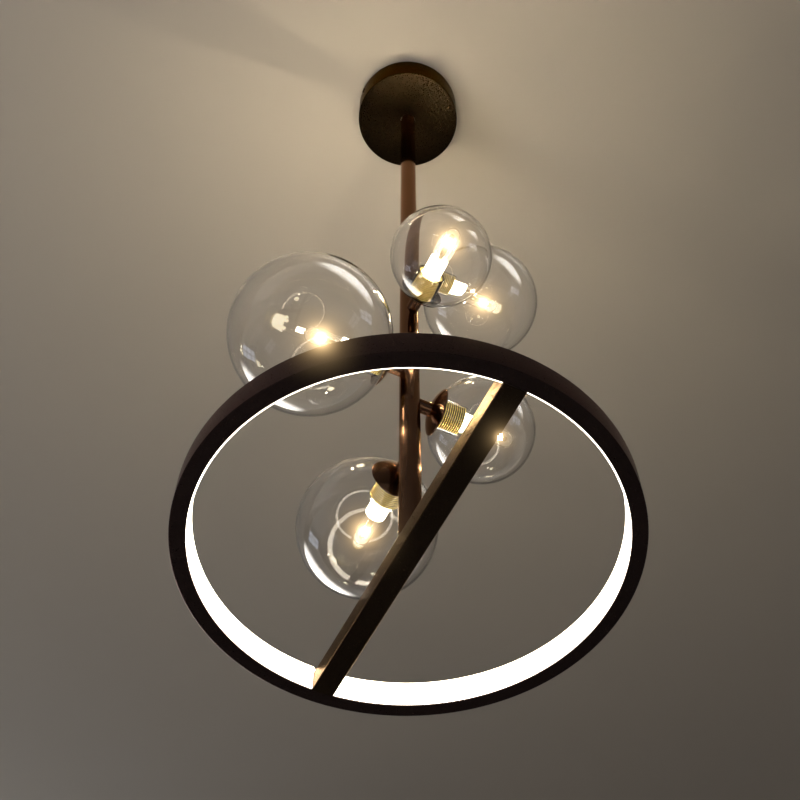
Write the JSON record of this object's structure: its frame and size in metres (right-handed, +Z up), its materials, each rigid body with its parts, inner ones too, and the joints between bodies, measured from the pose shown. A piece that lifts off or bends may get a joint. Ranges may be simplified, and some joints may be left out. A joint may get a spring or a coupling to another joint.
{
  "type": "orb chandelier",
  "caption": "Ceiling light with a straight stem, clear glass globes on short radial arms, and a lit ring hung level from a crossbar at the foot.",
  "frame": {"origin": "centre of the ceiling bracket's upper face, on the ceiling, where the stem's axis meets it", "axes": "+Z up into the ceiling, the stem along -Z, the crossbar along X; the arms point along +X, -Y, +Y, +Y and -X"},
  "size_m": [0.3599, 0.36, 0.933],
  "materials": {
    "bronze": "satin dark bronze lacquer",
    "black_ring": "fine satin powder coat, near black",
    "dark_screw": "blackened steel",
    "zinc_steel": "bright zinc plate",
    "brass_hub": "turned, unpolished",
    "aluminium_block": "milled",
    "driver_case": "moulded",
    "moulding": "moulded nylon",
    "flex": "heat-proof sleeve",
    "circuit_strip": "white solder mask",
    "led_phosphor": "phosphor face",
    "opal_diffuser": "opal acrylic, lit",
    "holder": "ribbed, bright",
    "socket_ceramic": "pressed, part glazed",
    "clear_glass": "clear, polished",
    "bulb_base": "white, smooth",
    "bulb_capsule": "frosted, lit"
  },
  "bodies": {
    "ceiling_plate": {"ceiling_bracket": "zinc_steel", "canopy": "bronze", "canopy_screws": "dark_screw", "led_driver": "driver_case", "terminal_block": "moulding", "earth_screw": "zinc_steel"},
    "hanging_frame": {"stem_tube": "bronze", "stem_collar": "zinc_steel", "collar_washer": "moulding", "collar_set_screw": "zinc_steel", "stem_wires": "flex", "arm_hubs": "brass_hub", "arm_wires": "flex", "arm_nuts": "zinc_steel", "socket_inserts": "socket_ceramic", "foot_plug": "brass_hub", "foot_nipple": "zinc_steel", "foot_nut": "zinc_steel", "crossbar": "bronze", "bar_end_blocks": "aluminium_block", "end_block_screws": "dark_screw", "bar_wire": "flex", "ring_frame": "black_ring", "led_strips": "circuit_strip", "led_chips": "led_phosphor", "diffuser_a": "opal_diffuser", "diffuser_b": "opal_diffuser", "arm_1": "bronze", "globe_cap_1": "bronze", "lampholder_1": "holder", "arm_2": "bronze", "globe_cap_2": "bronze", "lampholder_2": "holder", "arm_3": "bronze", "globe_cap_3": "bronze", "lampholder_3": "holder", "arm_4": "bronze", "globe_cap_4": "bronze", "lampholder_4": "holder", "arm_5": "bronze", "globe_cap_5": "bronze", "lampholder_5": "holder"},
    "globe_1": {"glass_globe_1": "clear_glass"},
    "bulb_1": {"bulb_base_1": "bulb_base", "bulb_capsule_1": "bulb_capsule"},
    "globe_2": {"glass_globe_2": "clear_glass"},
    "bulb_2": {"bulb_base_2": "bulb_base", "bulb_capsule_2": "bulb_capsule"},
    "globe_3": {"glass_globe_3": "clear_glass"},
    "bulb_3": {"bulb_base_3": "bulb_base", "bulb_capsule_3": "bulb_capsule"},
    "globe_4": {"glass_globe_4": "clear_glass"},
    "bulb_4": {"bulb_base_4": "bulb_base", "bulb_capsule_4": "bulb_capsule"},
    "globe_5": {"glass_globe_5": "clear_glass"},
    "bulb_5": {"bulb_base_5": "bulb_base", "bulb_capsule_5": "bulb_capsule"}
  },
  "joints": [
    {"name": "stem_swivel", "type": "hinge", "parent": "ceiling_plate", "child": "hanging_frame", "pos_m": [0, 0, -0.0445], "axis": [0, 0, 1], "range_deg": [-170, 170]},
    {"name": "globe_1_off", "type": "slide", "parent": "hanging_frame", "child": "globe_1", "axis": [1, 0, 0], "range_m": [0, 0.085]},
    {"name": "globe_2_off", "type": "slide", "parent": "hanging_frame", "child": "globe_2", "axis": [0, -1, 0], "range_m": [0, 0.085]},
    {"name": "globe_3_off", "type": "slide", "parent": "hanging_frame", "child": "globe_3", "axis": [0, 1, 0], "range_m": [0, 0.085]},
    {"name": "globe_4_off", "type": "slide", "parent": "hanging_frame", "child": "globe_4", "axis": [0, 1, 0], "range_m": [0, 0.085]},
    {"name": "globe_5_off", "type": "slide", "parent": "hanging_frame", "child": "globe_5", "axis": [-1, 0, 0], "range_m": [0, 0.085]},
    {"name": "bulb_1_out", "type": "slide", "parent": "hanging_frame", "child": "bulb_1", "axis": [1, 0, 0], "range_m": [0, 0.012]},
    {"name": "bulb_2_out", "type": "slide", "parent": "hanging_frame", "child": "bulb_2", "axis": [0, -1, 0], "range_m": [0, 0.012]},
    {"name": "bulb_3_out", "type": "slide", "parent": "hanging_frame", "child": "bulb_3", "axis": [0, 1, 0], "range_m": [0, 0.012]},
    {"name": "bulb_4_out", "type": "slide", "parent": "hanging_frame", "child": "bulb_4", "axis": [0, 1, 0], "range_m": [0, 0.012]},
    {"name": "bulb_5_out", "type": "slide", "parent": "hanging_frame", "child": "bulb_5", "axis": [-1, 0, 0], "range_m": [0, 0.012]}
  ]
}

▶ To be done
Which lines above hold the word "bodies"? Copy each of them.

▶ Response to this task
Write the JSON record of this object's structure: its frame and size in metres (right-handed, +Z up), its materials, each rigid body with its parts, inner ones too, and the joints between bodies, measured from the pose shown. A piece that lifts off or bends may get a joint. Ranges may be simplified, and some joints may be left out. A joint may get a spring or a coupling to another joint.
  "bodies": {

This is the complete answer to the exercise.